Key to the effectiveness of China’s stimulus plan so far has been a race by local governments to spend the money.
After November’s stimulus programme gave them the go-ahead, authorities in the northern city of Harbin started expanding their port in March. The provincial government is trying to launch even more ambitious port works by October.
“Thanks to the stimulus plan, our proposed projects get a lot of support from the central government,” one official in Harbin said.
In central China, state-owned Henan Coal & Chemical Industry Group started work on 15 expansion projects on April 1, declaring its planned spending of 22.4 billion yuan a response to the government’s call to maintain 8 per cent growth this year.
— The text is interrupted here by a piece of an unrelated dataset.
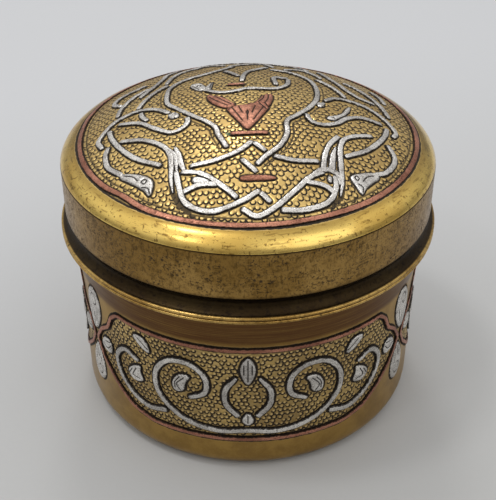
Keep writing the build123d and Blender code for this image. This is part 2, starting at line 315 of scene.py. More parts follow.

That kind of reaction is partly why many analysts expect first-quarter economic data – to be released this week – to show activity picking up relative to the fourth quarter of 2008, even if headline growth rates remain very low by Chinese standards. The World Bank expects China’s economy to expand 6.5 per cent this year.
“I think it’s fair to say the economy has bottomed. But bottoming is not recovery,” said Ben Simpfendorfer, an economist at Royal Bank of Scotland.
Among the reasons for economists’ caution before calling a recovery is that China has had at least one false dawn in recent months. In early anticipation of stimulus-related orders, domestic steelmakers started ramping up production in December and January, helping to push up prices and freight rates.
But the anticipated demand didn’t materialise, and steel prices have been mostly falling since February.
The stimulus gets credit, at least, for stemming panic. Peter Li, chief financial officer of HLS Systems International Inc., a Beijing-based maker of industrial automation products, says he is getting orders from railroad projects as part of the stimulus plan.
“People are not in as much of a rush to sell inventory. They don’t expect prices to go down,” Li said. “The biggest impact of the stimulus plan so far is really on the psychological level.”